» Work required
Extract all data as written.

· · · · · · ·

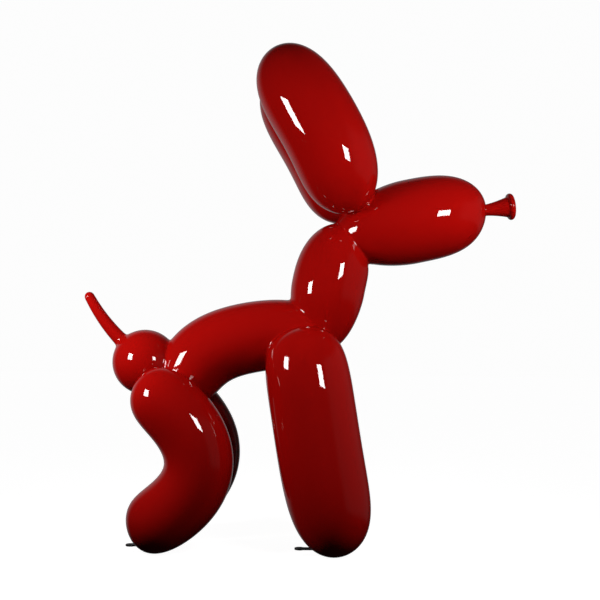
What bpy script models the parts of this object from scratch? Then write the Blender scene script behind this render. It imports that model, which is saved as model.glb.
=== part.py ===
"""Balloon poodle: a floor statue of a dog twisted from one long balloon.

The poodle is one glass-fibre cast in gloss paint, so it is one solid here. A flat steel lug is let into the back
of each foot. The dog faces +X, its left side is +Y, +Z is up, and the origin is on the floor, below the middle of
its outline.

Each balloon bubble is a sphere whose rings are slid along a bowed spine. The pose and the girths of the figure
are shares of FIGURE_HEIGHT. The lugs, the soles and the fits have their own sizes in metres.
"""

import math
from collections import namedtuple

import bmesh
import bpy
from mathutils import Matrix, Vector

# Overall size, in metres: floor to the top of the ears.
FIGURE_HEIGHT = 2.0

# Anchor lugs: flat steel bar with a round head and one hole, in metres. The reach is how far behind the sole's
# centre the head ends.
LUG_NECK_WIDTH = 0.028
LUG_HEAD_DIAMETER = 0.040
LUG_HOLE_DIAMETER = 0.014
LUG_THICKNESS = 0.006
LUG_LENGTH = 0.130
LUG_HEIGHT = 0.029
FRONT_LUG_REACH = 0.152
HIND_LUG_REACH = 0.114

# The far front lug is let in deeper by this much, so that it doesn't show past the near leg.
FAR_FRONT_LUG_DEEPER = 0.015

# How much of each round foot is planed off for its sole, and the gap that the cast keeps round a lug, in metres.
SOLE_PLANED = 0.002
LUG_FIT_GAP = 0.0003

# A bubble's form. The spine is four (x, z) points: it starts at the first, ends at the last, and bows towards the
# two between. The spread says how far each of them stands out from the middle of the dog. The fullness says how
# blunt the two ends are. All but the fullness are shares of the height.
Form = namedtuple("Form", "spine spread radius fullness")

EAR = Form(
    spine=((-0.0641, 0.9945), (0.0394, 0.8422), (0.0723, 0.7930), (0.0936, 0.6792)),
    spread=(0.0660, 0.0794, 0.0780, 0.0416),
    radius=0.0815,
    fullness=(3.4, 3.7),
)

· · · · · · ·

» Solution for this problem
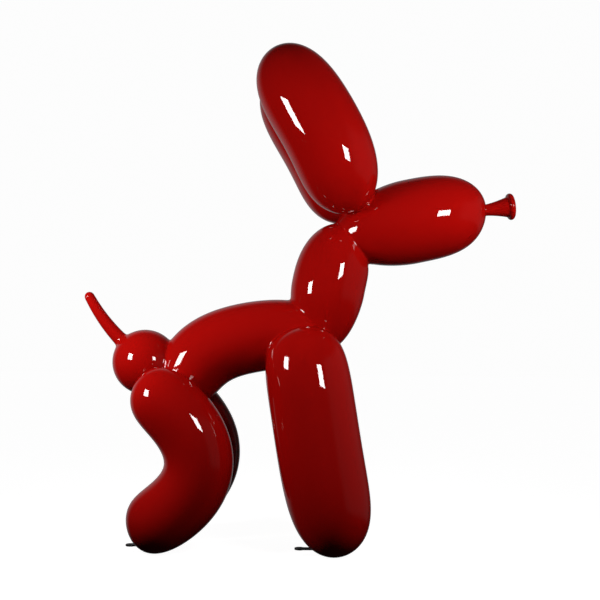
What bpy script models the parts of this object from scratch? Then write the Blender scene script behind this render. It imports that model, which is saved as model.glb.
=== part.py ===
"""Balloon poodle: a floor statue of a dog twisted from one long balloon.

The poodle is one glass-fibre cast in gloss paint, so it is one solid here. A flat steel lug is let into the back
of each foot. The dog faces +X, its left side is +Y, +Z is up, and the origin is on the floor, below the middle of
its outline.

Each balloon bubble is a sphere whose rings are slid along a bowed spine. The pose and the girths of the figure
are shares of FIGURE_HEIGHT. The lugs, the soles and the fits have their own sizes in metres.
"""

import math
from collections import namedtuple

import bmesh
import bpy
from mathutils import Matrix, Vector

# Overall size, in metres: floor to the top of the ears.
FIGURE_HEIGHT = 2.0

# Anchor lugs: flat steel bar with a round head and one hole, in metres. The reach is how far behind the sole's
# centre the head ends.
LUG_NECK_WIDTH = 0.028
LUG_HEAD_DIAMETER = 0.040
LUG_HOLE_DIAMETER = 0.014
LUG_THICKNESS = 0.006
LUG_LENGTH = 0.130
LUG_HEIGHT = 0.029
FRONT_LUG_REACH = 0.152
HIND_LUG_REACH = 0.114

# The far front lug is let in deeper by this much, so that it doesn't show past the near leg.
FAR_FRONT_LUG_DEEPER = 0.015

# How much of each round foot is planed off for its sole, and the gap that the cast keeps round a lug, in metres.
SOLE_PLANED = 0.002
LUG_FIT_GAP = 0.0003

# A bubble's form. The spine is four (x, z) points: it starts at the first, ends at the last, and bows towards the
# two between. The spread says how far each of them stands out from the middle of the dog. The fullness says how
# blunt the two ends are. All but the fullness are shares of the height.
Form = namedtuple("Form", "spine spread radius fullness")

EAR = Form(
    spine=((-0.0641, 0.9945), (0.0394, 0.8422), (0.0723, 0.7930), (0.0936, 0.6792)),
    spread=(0.0660, 0.0794, 0.0780, 0.0416),
    radius=0.0815,
    fullness=(3.4, 3.7),
)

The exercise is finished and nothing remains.